Researchers the world over daily apply the scientific method when evaluating what they see, hear, and otherwise sense during experiments and studies. The scientific method recognizes the innate bias in every individual, but those who use it strive to escape their own preconceived notions. When scientists, however, choose dogma over the scientific method and truly free inquiry, the results for the field can be disastrous. The global warming/climate change debate has seen more than its share of dogmatic bad science. And when bad science leads to bad policy, we all pay.
As Frank Wolf at the University of Rochester stated in an online tutorial:
Recognizing that personal and cultural beliefs influence both our
perceptions and our interpretations of natural phenomena, we aim through the
use of standard procedures and criteria to minimize those influences when
developing a theory. As a famous scientist once said, "Smart people (like smart
lawyers) can come up with very good explanations for mistaken points of view."
In summary, the scientific method attempts to minimize the influence of bias or
prejudice in the experimenter when testing an hypothesis or a theory.
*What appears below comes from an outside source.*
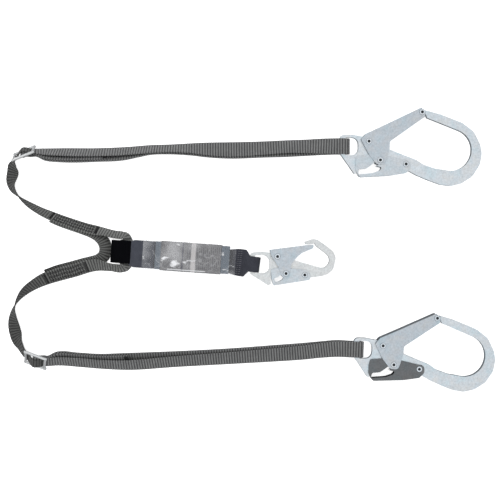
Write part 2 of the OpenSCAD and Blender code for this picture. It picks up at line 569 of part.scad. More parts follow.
// Thread lies just clear of the face that looks up.
thread_off = strap_t / 2 + thread_r + 0.2;
function part_of(p, from, to) = [for (i = [from : to]) p[i]];
module upper_junction_stitching() {
    zigzag(smooth(laid(part_of(upper_in, 7, 11), 1)), thread_off, 8);
}
module lower_junction_stitching() {
    zigzag(smooth(laid(part_of(lower_in, 7, 10), -1), 3), -thread_off, 8);
}
module upper_tail_stitching() {
    zigzag(smooth(laid(part_of(upper_tail, 1, 3), 1), 5), -thread_off, 8);
}
module lower_tail_stitching() {
    zigzag(smooth(laid(part_of(lower_tail, 1, 3), -1), 5), thread_off, 8);
}

color(webbing) placed() upper_leg_strap();
color(webbing) placed() lower_leg_strap();
color(webbing) placed() bridge_strap();
color("black") placed() in_pack() keeper_pad();
color(thread) placed() upper_tail_stitching();
color(thread) placed() lower_tail_stitching();
color(thread) placed() upper_junction_stitching();
color(thread) placed() lower_junction_stitching();
color(steel) placed() slide(upper_slide_seat, 1);  // upper_slide
color(steel) placed() slide(lower_slide_seat, -1);  // lower_slide
color("slategray") placed() in_pack() absorber_core();
color("slategray") placed() in_pack() absorber_leg_loop();
color("slategray") placed() in_pack() absorber_hook_loop();
color(thread) placed() in_pack() hook_loop_stitching();
color("white", 0.4) placed() in_pack() tube_shape(0, sleeve_len, 0, film_t);  // clear_sleeve
color("white") placed() in_pack() tube_shape(28.5, sleeve_len - 23, film_t + 0.3, label_t);  // label_wrap

color(steel) placed() upper_hook() hook_body(true);  // upper_hook_body
color(steel) placed() upper_hook() hook_gate(true);  // upper_hook_gate
color(steel) placed() upper_hook() hook_lever(true);  // upper_hook_lever
color(steel) placed() upper_hook() rivet(gate_pin(true), gate_z(true) + sheet_t);  // upper_gate_rivet
color(steel) placed() upper_hook() rivet(lock_pin(true), gate_z(true) + sheet_t);  // upper_lock_pin
color(steel) placed() upper_hook() rivet(tip_pin, gate_z(true) + sheet_t);  // upper_tip_rivet
color(steel) placed() upper_hook() rivet(lever_pin(true), lever_z(true) + sheet_t);  // upper_lever_rivet
color(steel) placed() upper_hook() gate_spring(true);  // upper_gate_spring
color(steel) placed() upper_hook() lever_spring(true);  // upper_lever_spring

color(steel) placed() lower_hook() hook_body(true);  // lower_hook_body
color(steel) placed() lower_hook() hook_gate(true);  // lower_hook_gate
color(steel) placed() lower_hook() hook_lever(true);  // lower_hook_lever
color(steel) placed() lower_hook() rivet(gate_pin(true), gate_z(true) + sheet_t);  // lower_gate_rivet
color(steel) placed() lower_hook() rivet(lock_pin(true), gate_z(true) + sheet_t);  // lower_lock_pin
color(steel) placed() lower_hook() rivet(tip_pin, gate_z(true) + sheet_t);  // lower_tip_rivet
color(steel) placed() lower_hook() rivet(lever_pin(true), lever_z(true) + sheet_t);  // lower_lever_rivet
color(steel) placed() lower_hook() gate_spring(true);  // lower_gate_spring
color(steel) placed() lower_hook() lever_spring(true);  // lower_lever_spring

color(steel) placed() snap_hook() hook_body(false);  // snap_hook_body
color(steel) placed() snap_hook() hook_gate(false);  // snap_hook_gate
color(steel) placed() snap_hook() hook_lever(false);  // snap_hook_lever
color(steel) placed() snap_hook() rivet(gate_pin(false), gate_z(false) + sheet_t);  // snap_gate_rivet
color(steel) placed() snap_hook() rivet(lock_pin(false), gate_z(false) + sheet_t);  // snap_lock_pin
color(steel) placed() snap_hook() rivet(lever_pin(false), lever_z(false) + sheet_t);  // snap_lever_rivet
color(steel) placed() snap_hook() gate_spring(false);  // snap_gate_spring
color(steel) placed() snap_hook() lever_spring(false);  // snap_lever_spring
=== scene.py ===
"""Looks of a twin-leg shock absorbing lanyard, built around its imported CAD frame.

Units are metres. Each section makes one piece, or one group of like pieces.
"""

import json

import bmesh
import bpy
import numpy as np
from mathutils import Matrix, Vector


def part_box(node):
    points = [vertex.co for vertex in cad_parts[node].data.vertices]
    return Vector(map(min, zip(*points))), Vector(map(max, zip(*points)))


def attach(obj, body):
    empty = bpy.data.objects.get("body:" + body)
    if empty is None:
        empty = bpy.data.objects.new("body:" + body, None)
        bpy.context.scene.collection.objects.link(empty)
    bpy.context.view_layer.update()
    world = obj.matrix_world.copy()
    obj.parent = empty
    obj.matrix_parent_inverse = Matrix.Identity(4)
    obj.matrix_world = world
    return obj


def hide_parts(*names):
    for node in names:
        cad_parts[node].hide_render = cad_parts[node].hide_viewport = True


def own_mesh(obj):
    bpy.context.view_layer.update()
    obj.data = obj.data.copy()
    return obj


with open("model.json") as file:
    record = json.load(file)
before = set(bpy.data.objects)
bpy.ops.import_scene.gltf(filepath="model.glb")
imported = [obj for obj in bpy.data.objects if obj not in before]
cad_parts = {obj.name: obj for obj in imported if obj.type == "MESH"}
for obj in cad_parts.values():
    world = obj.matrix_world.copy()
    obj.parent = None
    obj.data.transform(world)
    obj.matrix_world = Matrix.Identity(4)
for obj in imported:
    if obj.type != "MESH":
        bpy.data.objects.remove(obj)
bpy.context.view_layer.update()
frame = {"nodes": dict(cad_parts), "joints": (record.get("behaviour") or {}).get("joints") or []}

# ---- the table, the studio light and the camera -------------------------------------
# A pale light table under a studio tent: bright overhead and dim round the sides, so that
# plated edges mirror dark lines. Two soft boxes hang above it. The camera looks straight down.
camera_height = 1.4
view_width = 0.8
sensor = 36.0
table_size = 12.0
table_drop = 0.0006


def node(tree, kind, inputs=None, **settings):
    """Adds one shader node; an input is given a plain value or another node's output."""
    made = tree.nodes.new("ShaderNode" + kind)
    for name, value in settings.items():
        setattr(made, name, value)
    for name, value in (inputs or {}).items():
        if isinstance(value, bpy.types.NodeSocket):
            tree.links.new(value, made.inputs[name])
        else:
            made.inputs[name].default_value = value
    return made


def sums(tree, operation, a, b=0.5):
    """One arithmetic step on two numbers or outputs."""
    return node(tree, "Math", {0: a, 1: b}, operation=operation).outputs[0]


def blend_colours(tree, how, amount, first, second):
    """Two colours laid over each other by an amount from 0 to 1."""
    made = node(tree, "MixRGB", {"Fac": amount, "Color1": first, "Color2": second}, blend_type=how)
    return made.outputs["Color"]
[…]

Very reasonable. Scientists with preconceived notions of how they hope the world works can come up with incredible, but false, explanations. For example, until the 16th century AD, most scientists believed that the Sun, planets, and stars revolved around our planet. Furthermore, scientific minds at the time had come up with logical sounding and intricate proofs on how it might be possible for the Earth to exist at the center of the universe.
People tried to hold onto this explanation even after astronomers figured out that a sun centered solar system made a lot more sense. Many wrongly assumed that accepting a sun centered solar system would undermine the idea of the primacy of man and belief in God. Out of fear of true inquiry, information and arguments supporting a sun centered solar system were suppressed. Eventually, the proof that man does not lie at the center of the universe grew too overwhelming to ignore. And the truth did not undermine Christian faith in the least.
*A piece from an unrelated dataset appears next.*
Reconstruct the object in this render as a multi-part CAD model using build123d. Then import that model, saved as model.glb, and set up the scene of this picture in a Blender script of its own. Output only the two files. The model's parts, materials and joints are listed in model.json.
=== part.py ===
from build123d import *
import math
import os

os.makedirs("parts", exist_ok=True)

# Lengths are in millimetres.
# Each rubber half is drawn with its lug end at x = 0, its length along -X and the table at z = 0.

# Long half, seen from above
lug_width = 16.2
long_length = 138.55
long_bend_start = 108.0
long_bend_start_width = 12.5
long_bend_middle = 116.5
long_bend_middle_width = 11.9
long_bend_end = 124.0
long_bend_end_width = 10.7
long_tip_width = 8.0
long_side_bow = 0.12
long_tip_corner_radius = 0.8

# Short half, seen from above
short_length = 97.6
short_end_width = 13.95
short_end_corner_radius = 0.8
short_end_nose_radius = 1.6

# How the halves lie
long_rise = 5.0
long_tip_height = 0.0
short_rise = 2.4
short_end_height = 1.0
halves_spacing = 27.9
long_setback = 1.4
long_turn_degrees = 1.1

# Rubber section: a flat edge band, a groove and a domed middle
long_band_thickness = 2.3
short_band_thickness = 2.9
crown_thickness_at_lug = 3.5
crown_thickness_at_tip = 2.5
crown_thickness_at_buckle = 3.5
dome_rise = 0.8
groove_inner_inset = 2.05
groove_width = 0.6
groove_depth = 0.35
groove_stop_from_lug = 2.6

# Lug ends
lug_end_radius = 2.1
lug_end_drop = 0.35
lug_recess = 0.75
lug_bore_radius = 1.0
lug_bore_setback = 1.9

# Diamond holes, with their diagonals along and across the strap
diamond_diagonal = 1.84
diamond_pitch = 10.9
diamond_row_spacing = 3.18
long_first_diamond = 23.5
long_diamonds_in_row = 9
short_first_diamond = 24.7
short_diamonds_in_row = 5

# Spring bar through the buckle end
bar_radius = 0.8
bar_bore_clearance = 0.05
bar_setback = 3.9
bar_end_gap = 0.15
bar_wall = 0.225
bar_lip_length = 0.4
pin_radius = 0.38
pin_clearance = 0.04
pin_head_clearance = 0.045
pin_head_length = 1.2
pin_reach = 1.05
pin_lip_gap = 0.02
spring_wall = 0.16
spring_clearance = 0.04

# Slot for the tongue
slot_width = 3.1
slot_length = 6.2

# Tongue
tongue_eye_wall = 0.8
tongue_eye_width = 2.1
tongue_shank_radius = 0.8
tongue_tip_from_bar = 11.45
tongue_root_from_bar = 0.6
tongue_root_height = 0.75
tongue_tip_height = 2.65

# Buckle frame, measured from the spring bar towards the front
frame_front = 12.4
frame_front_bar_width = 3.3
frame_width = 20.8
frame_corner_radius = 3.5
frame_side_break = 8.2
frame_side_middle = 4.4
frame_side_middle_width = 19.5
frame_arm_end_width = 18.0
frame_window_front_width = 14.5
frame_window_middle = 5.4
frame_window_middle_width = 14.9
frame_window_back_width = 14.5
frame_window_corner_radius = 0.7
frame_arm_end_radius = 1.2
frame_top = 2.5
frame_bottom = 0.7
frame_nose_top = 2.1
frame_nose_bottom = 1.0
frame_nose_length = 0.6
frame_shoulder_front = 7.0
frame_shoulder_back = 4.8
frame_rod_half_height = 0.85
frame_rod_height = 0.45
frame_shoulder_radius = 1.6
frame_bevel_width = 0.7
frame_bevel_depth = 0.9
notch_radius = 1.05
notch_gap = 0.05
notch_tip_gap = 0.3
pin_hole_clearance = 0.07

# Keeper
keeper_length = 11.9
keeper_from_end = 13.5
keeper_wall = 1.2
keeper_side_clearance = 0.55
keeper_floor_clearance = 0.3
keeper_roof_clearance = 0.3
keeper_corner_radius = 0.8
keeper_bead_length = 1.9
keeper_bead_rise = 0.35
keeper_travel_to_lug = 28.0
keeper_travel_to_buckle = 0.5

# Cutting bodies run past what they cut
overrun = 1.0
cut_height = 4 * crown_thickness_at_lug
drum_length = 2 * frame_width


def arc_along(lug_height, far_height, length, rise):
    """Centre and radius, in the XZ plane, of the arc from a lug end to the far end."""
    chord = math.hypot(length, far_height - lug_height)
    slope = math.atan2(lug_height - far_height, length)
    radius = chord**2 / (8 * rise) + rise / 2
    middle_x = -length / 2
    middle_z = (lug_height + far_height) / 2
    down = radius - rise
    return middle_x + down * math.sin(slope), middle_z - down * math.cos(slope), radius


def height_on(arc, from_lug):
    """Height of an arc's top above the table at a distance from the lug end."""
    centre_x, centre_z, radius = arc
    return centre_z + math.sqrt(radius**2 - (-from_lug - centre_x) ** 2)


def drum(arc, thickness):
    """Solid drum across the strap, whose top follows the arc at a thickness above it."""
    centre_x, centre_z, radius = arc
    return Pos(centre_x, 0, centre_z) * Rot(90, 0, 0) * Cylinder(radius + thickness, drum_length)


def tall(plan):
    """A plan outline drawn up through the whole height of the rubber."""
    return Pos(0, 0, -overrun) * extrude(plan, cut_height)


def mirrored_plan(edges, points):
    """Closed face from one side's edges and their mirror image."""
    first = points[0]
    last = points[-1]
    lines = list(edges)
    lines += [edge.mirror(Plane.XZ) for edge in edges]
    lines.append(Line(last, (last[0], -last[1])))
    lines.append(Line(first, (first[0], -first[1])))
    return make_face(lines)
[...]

Modern science also faces powerful threats to free inquiry. The tendency toward dogma remains powerful, especially when millions of federal dollars are available for those who agree with the Left. Although civilized societies would not physically threaten a scientist, there are more refined punishments. One's research might be blackballed from peer reviewed publications. Jobs would not be open for those who have different evidence and conclusions. Grant money for research dries up. And those holding the strings make it very clear what agenda a researcher must follow.
The University of Alaska-Fairbanks Center For Global Change holds a yearly grant competition. At their best, such competitions should encourage free thinking to further knowledge. UAF, however, leads off the description of its competition in this way:
Although the Earth system is constantly changing, ozone depletion,
increases in atmospheric greenhouse gases, large-scale pollution and
changing patterns of natural resource use demonstrate that human
activities are altering the Earth system at an accelerated pace.
Awareness of this has led to an evolving international consensus on the
importance of both increasing our scientific understanding of global
change and linking scientific findings to policy decisions.
In making this statement, the Center For Global Change has placed an artificial and agenda driven boundary around research. What of the finding that Martian temperatures tend to fluctuate in the same manner as Earth? What of the recently released evidence that global temperatures have not changed since the late 1990s? What of the scientific research showing that natural phenomena, such as volcanoes and changes in solar energy output have more impact on our climate and weather than any man made processes? Why doesn't this center promote research into all the possibilities?
Simple. There's no money in it.
The National Science Foundation will pump one-third of a billion dollars this year into so-called climate change research. Odds are that none of that cash will fund projects undermining the anti-free market narrative of man made global warming. There is way too much incentive to create and manipulate studies that lead to preconceived results. Meanwhile, dissenting educated, experienced voices are not allowed in the conversation.
Even worse, findings from studies that are biased at their birth are used to justify the closing of coal mines and power plants. People are losing their employment. Families are suffering. Those with conflicting evidence that could save these jobs are shut out. And we all suffer the consequences.
American universities must promote free scientific inquiry instead of promoting dogma and ignoring dissent. The UAF Center For Global Change's deadline for accepting proposals for 2013 is in the first week of February. It will be interesting to see if they receive, or even accept, applications that challenge their own preconceived notions and truly seek to expand scientific knowledge.